Posted: 13 September, 2023

Back in the early ‘90s my friends and I were on constant lookout for quiet places to toke, talk shite, and listen to music. Often times this meant a secluded parking spot, preferably with a view, that wasn't going to be interrupted by dog walkers or the f'ing police. 

We found the perfect place, for a while, sometime in early '94. A quiet side-road with two empty bungalows at the end, surrounded by trees, between the motorway and a spur road leading back into town. We parked there regularly, and when the sun was out, occasionally wandered through the trees to see what we could find.

And one day we found something. A third derelict. Probably home to other caners, based on the camp-fire ash and litter lying around. Never ones to share, we bounced, but someone (I forget who) saw a cassette on the ground and pocketed it. We got back to the car, the tape was eventually rediscovered, inspected (wet, slightly chewed, but probably fine) and pushed into a Blaupunkt.

What followed was 90 minutes of the best house, progressive and trance, any of us had heard. The tape was a copy. Of who, we didn't know. Sans MC. No shout-outs. No clues. A complete mystery, that we took to be a karmic blessing as we labelled it "Best of House" and copied it amongst ourselves. 
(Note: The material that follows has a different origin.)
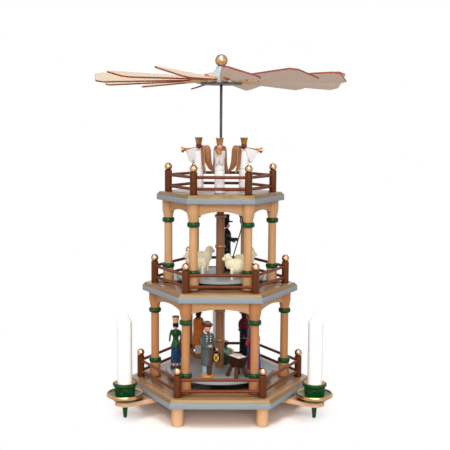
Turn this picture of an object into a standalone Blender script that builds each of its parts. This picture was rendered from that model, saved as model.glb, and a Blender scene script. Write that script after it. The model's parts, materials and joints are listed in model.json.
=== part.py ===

It's no secret that I'm a white-glove wearing, card-carrying raver -- a gentleman of a certain vintage -- or that the music of the early 90s has, and does, influence me greatly. But this tape? Even for the time it was special. A great selection, and flow.

Copies have lived in friends cars. It's lived in my car. It followed me through Uni and was the first cassette I ripped to MP3, back when ripping cassettes was a fucking ballache. It's lived on Minidisc, and now it lives on my NAS. A copy of a copy of a tape that got a little damp, and a little chewed, but is loved like Bagpuss.

You know how it was in the 90s; a constant stream of new, exciting music, often on bootleg tapes, with no real clue as to who was making much of it, or even what it was called. Many, many times I walked into record shops, with my Walkman paused, in the hope they'd “know what this absolute banger is". 

When CDs started coming out, and Radio One turned its attention, things became easier. But those first few years of the 90s? When we had no money, or decent pirate radio near us? Trainspotting for tunes could be random pot luck. And I wasn't adverse to hovering over the DJ booth, either.

In the 28 odd years since we found Bagpuss, I've stumbled across, or crate-dug my way, to a third, maybe a half(?) of the tracklist, and grabbed what I could on vinyl. But some of those vocal ones have completely eluded me.

Every so often I'll be bored, or waiting for something, so I'll have another little go... Wave Shazam at the speaker (if only) and type the names of the tracks into Google and see what pops up. It's rare that anything does. 

Yesterday I was moving Unreal versions, so I had a lot of time to burn. The entire toolchain (and platform extensions) needed building from scratch, then rebuilt a couple more times because I arsed things up. It was a long, slow day, that I spent mooching through Discogs, while listening to Bagpuss. 

And to my complete shock, as I was digging through sale items (which normally means jumping over to YouTube, so I can listen to them) I bumped into a couple more, tucked away in a random playlist!

It's my lucky day! Time to buy a lottery ticket...

I typed what I knew of the tracklist, in order, and pasted it into Google. 

And I got a fucking hit. 

A full hit. Of the entire tracklist. A sweet, sweet, HTML1 looking web-page, that someone, an angel, left for me to find. 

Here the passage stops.